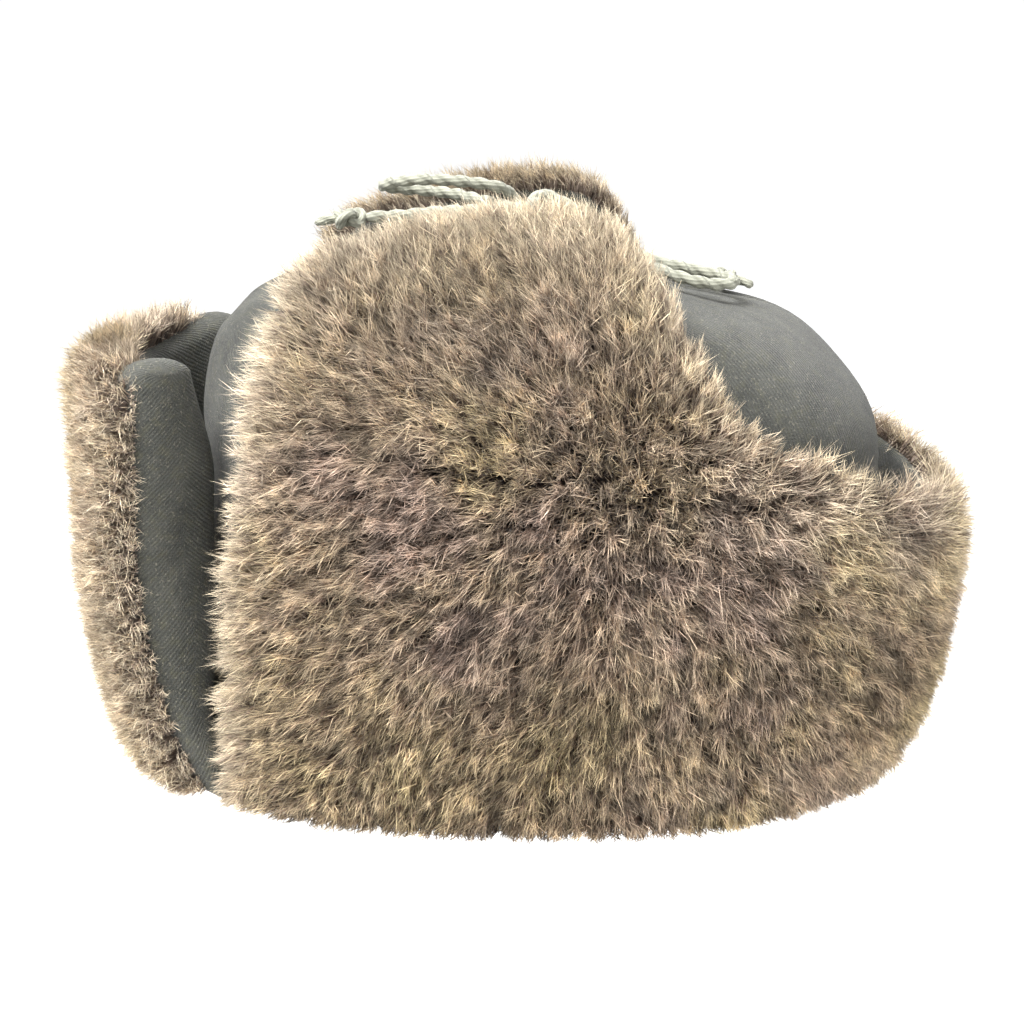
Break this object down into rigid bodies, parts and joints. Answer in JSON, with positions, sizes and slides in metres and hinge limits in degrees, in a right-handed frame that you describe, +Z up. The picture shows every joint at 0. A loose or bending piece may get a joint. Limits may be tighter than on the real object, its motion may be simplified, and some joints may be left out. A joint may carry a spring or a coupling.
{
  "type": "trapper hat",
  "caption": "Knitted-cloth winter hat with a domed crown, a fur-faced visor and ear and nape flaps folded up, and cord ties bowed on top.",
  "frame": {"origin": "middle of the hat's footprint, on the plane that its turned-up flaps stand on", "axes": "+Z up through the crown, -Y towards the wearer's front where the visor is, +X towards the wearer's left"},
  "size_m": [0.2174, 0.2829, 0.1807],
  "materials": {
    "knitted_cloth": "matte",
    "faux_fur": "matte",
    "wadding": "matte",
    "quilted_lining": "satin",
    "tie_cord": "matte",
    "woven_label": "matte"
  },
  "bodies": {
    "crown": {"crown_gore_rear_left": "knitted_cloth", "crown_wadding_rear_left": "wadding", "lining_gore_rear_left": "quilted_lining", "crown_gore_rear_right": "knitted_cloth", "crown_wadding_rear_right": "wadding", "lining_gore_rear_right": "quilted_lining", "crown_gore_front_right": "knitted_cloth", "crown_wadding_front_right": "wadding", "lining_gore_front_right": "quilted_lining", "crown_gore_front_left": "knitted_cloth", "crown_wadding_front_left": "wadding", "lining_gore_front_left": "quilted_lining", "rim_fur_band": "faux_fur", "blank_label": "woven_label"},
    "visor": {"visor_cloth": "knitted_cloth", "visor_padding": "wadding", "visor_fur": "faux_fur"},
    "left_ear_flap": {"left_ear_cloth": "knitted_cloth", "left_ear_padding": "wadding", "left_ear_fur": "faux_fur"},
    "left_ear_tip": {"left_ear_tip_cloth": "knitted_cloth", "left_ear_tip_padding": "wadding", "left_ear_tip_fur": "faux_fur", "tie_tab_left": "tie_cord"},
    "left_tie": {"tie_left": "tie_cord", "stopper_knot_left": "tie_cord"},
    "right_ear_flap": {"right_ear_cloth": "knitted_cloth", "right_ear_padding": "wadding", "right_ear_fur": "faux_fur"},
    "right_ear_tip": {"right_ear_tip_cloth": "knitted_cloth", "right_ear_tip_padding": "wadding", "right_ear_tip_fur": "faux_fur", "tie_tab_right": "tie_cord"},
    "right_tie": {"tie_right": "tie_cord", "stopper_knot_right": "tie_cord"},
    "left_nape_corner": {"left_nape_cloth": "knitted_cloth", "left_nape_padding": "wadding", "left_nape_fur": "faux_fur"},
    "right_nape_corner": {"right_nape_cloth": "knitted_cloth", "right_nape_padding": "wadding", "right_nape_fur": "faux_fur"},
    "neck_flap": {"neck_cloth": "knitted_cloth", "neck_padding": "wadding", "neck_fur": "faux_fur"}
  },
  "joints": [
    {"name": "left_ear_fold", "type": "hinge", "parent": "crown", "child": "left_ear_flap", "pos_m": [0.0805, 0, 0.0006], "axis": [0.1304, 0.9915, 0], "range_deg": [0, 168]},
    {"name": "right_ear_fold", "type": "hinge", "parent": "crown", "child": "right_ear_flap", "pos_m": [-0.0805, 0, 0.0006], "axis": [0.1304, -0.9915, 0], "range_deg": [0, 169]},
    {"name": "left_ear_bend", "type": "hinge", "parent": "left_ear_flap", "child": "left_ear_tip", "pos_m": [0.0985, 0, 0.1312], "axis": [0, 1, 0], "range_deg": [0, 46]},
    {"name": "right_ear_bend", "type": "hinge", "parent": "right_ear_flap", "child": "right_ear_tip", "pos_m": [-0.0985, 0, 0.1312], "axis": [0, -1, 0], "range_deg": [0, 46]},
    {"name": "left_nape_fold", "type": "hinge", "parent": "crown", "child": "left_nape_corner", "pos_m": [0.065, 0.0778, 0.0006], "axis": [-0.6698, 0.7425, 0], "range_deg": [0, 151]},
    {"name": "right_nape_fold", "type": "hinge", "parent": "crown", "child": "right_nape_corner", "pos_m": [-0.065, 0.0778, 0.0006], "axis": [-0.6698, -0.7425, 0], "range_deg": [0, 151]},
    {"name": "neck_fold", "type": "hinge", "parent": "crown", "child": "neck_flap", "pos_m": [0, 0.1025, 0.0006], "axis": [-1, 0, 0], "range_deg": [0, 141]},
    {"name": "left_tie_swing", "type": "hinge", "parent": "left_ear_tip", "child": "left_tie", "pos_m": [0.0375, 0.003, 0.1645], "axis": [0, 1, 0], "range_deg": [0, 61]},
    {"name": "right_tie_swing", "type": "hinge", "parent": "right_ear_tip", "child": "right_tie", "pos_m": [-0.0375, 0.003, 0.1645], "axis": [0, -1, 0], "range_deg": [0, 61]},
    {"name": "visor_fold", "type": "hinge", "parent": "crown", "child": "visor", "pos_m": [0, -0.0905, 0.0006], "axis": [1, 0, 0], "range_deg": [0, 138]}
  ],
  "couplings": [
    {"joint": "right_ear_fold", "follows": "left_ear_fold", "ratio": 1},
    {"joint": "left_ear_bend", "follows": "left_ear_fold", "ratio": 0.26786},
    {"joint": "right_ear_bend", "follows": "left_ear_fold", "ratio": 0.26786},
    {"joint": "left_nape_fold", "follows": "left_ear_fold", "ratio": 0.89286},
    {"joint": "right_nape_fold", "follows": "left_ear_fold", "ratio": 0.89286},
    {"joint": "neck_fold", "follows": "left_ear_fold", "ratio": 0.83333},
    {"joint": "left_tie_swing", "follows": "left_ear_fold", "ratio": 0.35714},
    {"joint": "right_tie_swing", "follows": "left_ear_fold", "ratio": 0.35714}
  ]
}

# # # # # # #

Exercise directions: Output the full listing without altering anything.

Solution:
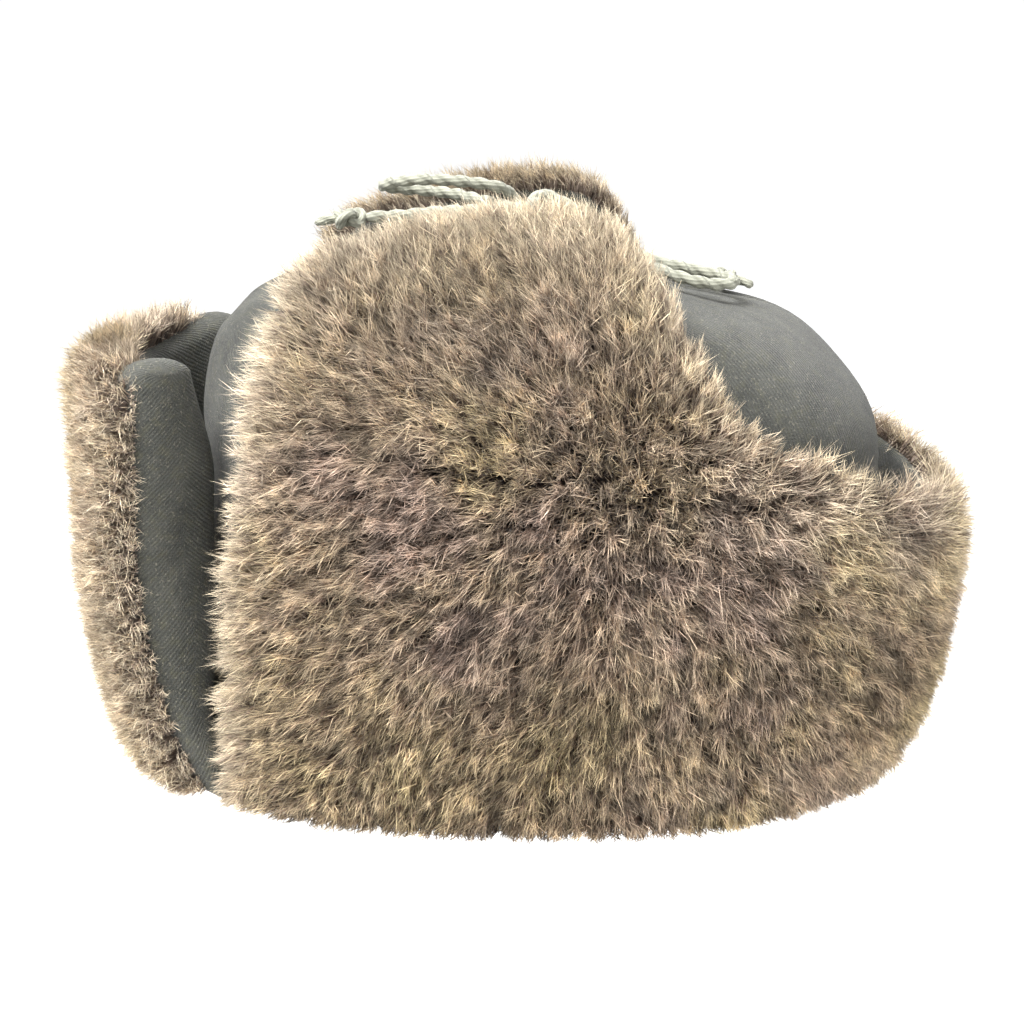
Break this object down into rigid bodies, parts and joints. Answer in JSON, with positions, sizes and slides in metres and hinge limits in degrees, in a right-handed frame that you describe, +Z up. The picture shows every joint at 0. A loose or bending piece may get a joint. Limits may be tighter than on the real object, its motion may be simplified, and some joints may be left out. A joint may carry a spring or a coupling.
{
  "type": "trapper hat",
  "caption": "Knitted-cloth winter hat with a domed crown, a fur-faced visor and ear and nape flaps folded up, and cord ties bowed on top.",
  "frame": {"origin": "middle of the hat's footprint, on the plane that its turned-up flaps stand on", "axes": "+Z up through the crown, -Y towards the wearer's front where the visor is, +X towards the wearer's left"},
  "size_m": [0.2174, 0.2829, 0.1807],
  "materials": {
    "knitted_cloth": "matte",
    "faux_fur": "matte",
    "wadding": "matte",
    "quilted_lining": "satin",
    "tie_cord": "matte",
    "woven_label": "matte"
  },
  "bodies": {
    "crown": {"crown_gore_rear_left": "knitted_cloth", "crown_wadding_rear_left": "wadding", "lining_gore_rear_left": "quilted_lining", "crown_gore_rear_right": "knitted_cloth", "crown_wadding_rear_right": "wadding", "lining_gore_rear_right": "quilted_lining", "crown_gore_front_right": "knitted_cloth", "crown_wadding_front_right": "wadding", "lining_gore_front_right": "quilted_lining", "crown_gore_front_left": "knitted_cloth", "crown_wadding_front_left": "wadding", "lining_gore_front_left": "quilted_lining", "rim_fur_band": "faux_fur", "blank_label": "woven_label"},
    "visor": {"visor_cloth": "knitted_cloth", "visor_padding": "wadding", "visor_fur": "faux_fur"},
    "left_ear_flap": {"left_ear_cloth": "knitted_cloth", "left_ear_padding": "wadding", "left_ear_fur": "faux_fur"},
    "left_ear_tip": {"left_ear_tip_cloth": "knitted_cloth", "left_ear_tip_padding": "wadding", "left_ear_tip_fur": "faux_fur", "tie_tab_left": "tie_cord"},
    "left_tie": {"tie_left": "tie_cord", "stopper_knot_left": "tie_cord"},
    "right_ear_flap": {"right_ear_cloth": "knitted_cloth", "right_ear_padding": "wadding", "right_ear_fur": "faux_fur"},
    "right_ear_tip": {"right_ear_tip_cloth": "knitted_cloth", "right_ear_tip_padding": "wadding", "right_ear_tip_fur": "faux_fur", "tie_tab_right": "tie_cord"},
    "right_tie": {"tie_right": "tie_cord", "stopper_knot_right": "tie_cord"},
    "left_nape_corner": {"left_nape_cloth": "knitted_cloth", "left_nape_padding": "wadding", "left_nape_fur": "faux_fur"},
    "right_nape_corner": {"right_nape_cloth": "knitted_cloth", "right_nape_padding": "wadding", "right_nape_fur": "faux_fur"},
    "neck_flap": {"neck_cloth": "knitted_cloth", "neck_padding": "wadding", "neck_fur": "faux_fur"}
  },
  "joints": [
    {"name": "left_ear_fold", "type": "hinge", "parent": "crown", "child": "left_ear_flap", "pos_m": [0.0805, 0, 0.0006], "axis": [0.1304, 0.9915, 0], "range_deg": [0, 168]},
    {"name": "right_ear_fold", "type": "hinge", "parent": "crown", "child": "right_ear_flap", "pos_m": [-0.0805, 0, 0.0006], "axis": [0.1304, -0.9915, 0], "range_deg": [0, 169]},
    {"name": "left_ear_bend", "type": "hinge", "parent": "left_ear_flap", "child": "left_ear_tip", "pos_m": [0.0985, 0, 0.1312], "axis": [0, 1, 0], "range_deg": [0, 46]},
    {"name": "right_ear_bend", "type": "hinge", "parent": "right_ear_flap", "child": "right_ear_tip", "pos_m": [-0.0985, 0, 0.1312], "axis": [0, -1, 0], "range_deg": [0, 46]},
    {"name": "left_nape_fold", "type": "hinge", "parent": "crown", "child": "left_nape_corner", "pos_m": [0.065, 0.0778, 0.0006], "axis": [-0.6698, 0.7425, 0], "range_deg": [0, 151]},
    {"name": "right_nape_fold", "type": "hinge", "parent": "crown", "child": "right_nape_corner", "pos_m": [-0.065, 0.0778, 0.0006], "axis": [-0.6698, -0.7425, 0], "range_deg": [0, 151]},
    {"name": "neck_fold", "type": "hinge", "parent": "crown", "child": "neck_flap", "pos_m": [0, 0.1025, 0.0006], "axis": [-1, 0, 0], "range_deg": [0, 141]},
    {"name": "left_tie_swing", "type": "hinge", "parent": "left_ear_tip", "child": "left_tie", "pos_m": [0.0375, 0.003, 0.1645], "axis": [0, 1, 0], "range_deg": [0, 61]},
    {"name": "right_tie_swing", "type": "hinge", "parent": "right_ear_tip", "child": "right_tie", "pos_m": [-0.0375, 0.003, 0.1645], "axis": [0, -1, 0], "range_deg": [0, 61]},
    {"name": "visor_fold", "type": "hinge", "parent": "crown", "child": "visor", "pos_m": [0, -0.0905, 0.0006], "axis": [1, 0, 0], "range_deg": [0, 138]}
  ],
  "couplings": [
    {"joint": "right_ear_fold", "follows": "left_ear_fold", "ratio": 1},
    {"joint": "left_ear_bend", "follows": "left_ear_fold", "ratio": 0.26786},
    {"joint": "right_ear_bend", "follows": "left_ear_fold", "ratio": 0.26786},
    {"joint": "left_nape_fold", "follows": "left_ear_fold", "ratio": 0.89286},
    {"joint": "right_nape_fold", "follows": "left_ear_fold", "ratio": 0.89286},
    {"joint": "neck_fold", "follows": "left_ear_fold", "ratio": 0.83333},
    {"joint": "left_tie_swing", "follows": "left_ear_fold", "ratio": 0.35714},
    {"joint": "right_tie_swing", "follows": "left_ear_fold", "ratio": 0.35714}
  ]
}